Por: Dante García
Mario Mandzukic no fue siempre el hombre de 1,87 metros de estatura cubierto de tatuajes y con rostro de pocos amigos. Fue una de las muchas víctimas de la Guerra de Yugoslavia. El ensordecedor rugido de las balas le asustaba tanto como a muchos otros. Se escondía debajo de la cama tratando de apaciguar el temor; con el paso de los años forjó un carácter de piedra y la rebeldía se apoderó de él. Los primeros años de vida no fueron los más apacibles para un hombre que, irónicamente, hoy es un ‘killer’ del área.
Es un roble, y no porque su movilidad sea nula, sino por la fortaleza que ostenta en cada una de las piernas y el torso tan ancho como un ropero.
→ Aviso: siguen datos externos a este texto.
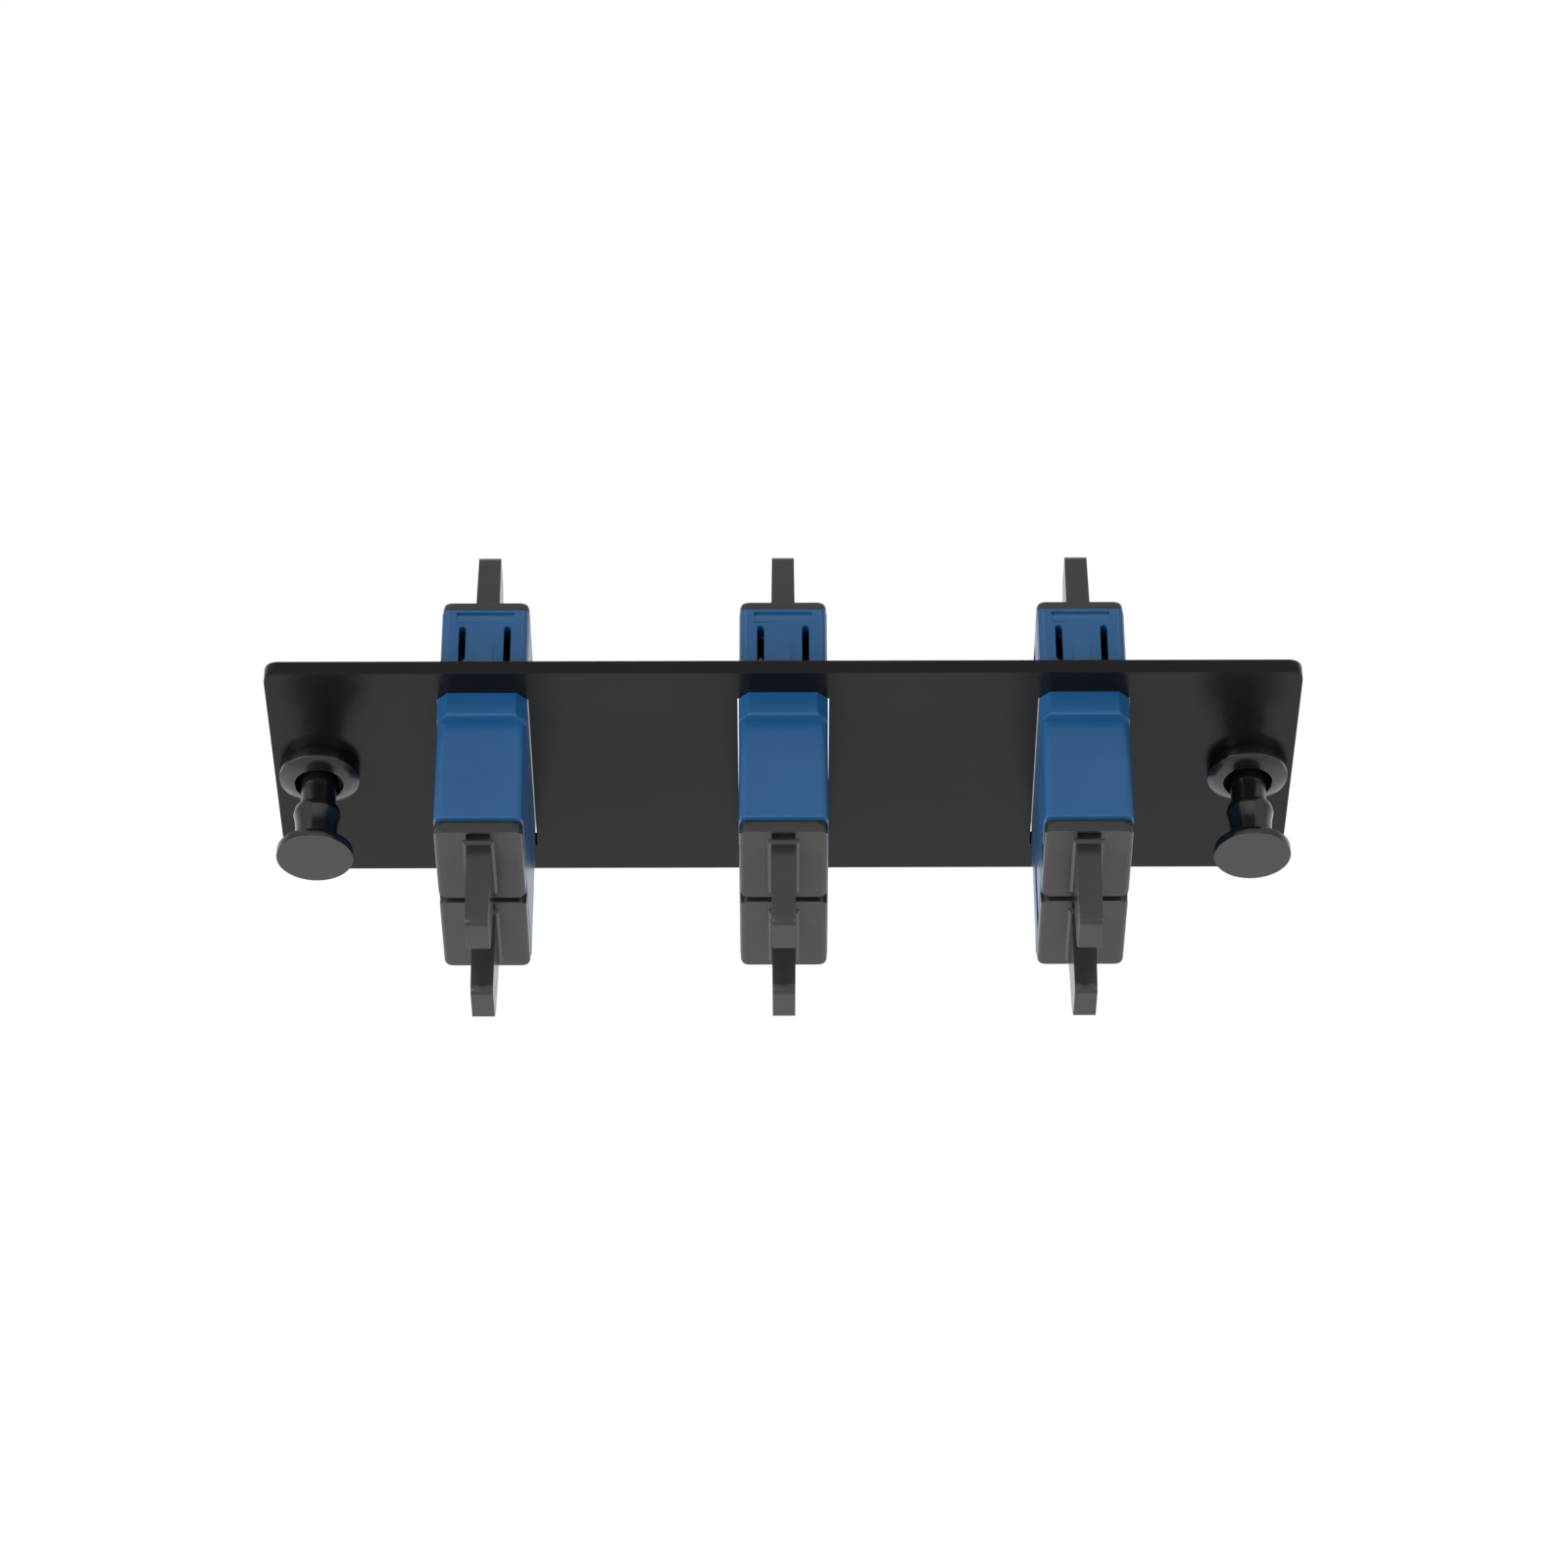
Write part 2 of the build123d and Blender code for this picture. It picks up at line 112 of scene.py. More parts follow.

Cubre el balón como si en ello se le fuera la vida, y en medida de lo posible, se da la vuelta para disparar a puerta. Cuando va por arriba es un gigante casi invencible. Su remate de cabeza es certero, y las celebraciones casi siempre una explosión de furia contenida por años.
Frente al micrófono parece siempre huraño; responde a lo solicitado y poco más. Por momentos parece un amante de la soledad, pero durante los noventa minutos sabe asociarse con sus compañeros. Es competitivo por naturaleza; no le fue fácil salir adelante, y defiende sus creencias con una seguridad incuestionable. Su natal Slavonski-Brod padeció los estragos que arrastra cualquier guerra; más por las condiciones sociales que por decisión propia, Mario desarrolló nervios de acero: una de sus máximas cualidades sobre el empastado.
Algunos dicen que vive y juega para sí mismo. No es un tipo conectado con la afición, que hasta hace un par de años, no le veía con buenos ojos portando la camiseta a cuadros. Poco a poco ha ganado cariño y fama, pero sus muestras de afecto y la expresión de emociones siguen sin ser su fuerte. Se limita a hacer su trabajo como cualquier otro amante del gol lo haría. Rara vez responde a las provocaciones y casi siempre hace caso omiso a lo que se opine de él.
Su nombre aparece en los rotativos más a causa de la opinión de sus compañeros que la propia. Tras conferencia de prensa los medios hacen eco del “le ha marcado goles a mejores guardametas que Guillermo Ochoa”, aunque quizá Mandzukic nunca lo había pensado. Es un respetuoso del rival porque gusta de ser respetado; no persigue al estrellato ni aunque éste le garantice una millonada. Jupp Heynckes, su antiguo entrenador, le alabó siempre por la disciplina y solidaridad mostrada. La temida infancia le enseñó que el esfuerzo es la vía más fiable rumbo al éxito.
En 1992, con apenas seis años, se trasladó junto a su familia a tierra germana; Alemania recibió a un chico temeroso por la guerra que encontraría refugio en el balón. Cuando cumplió diez volvió a Croacia; en su tierra natal trazó una efectiva ruta hacia el profesionalismo. El Dinamo Zagreb lo catapultó a los grandes escenarios y le transfirió a la Bundesliga. Pasó dos años en Wolfsburgo y en 2012 se volvió referente ofensivo del Bayern Múnich. Maduró como atacante y reforzó su personalidad.
Está valuado en 30 millones de euros y se especula su salida del equipo dirigido por Josep Guardiola, pero no hay fuerza humana capaz de dejarlo fuera de la oncena titular croata. Cuenta con 28 años y algunos compatriotas lo toman como ejemplo del espíritu nacional. Es un luchador incansable que siempre marcha con la frente en alto; un modelo a seguir quizá sin quererlo, pero sobre todo, un hombre de pocas palabras y muchos, muchos goles.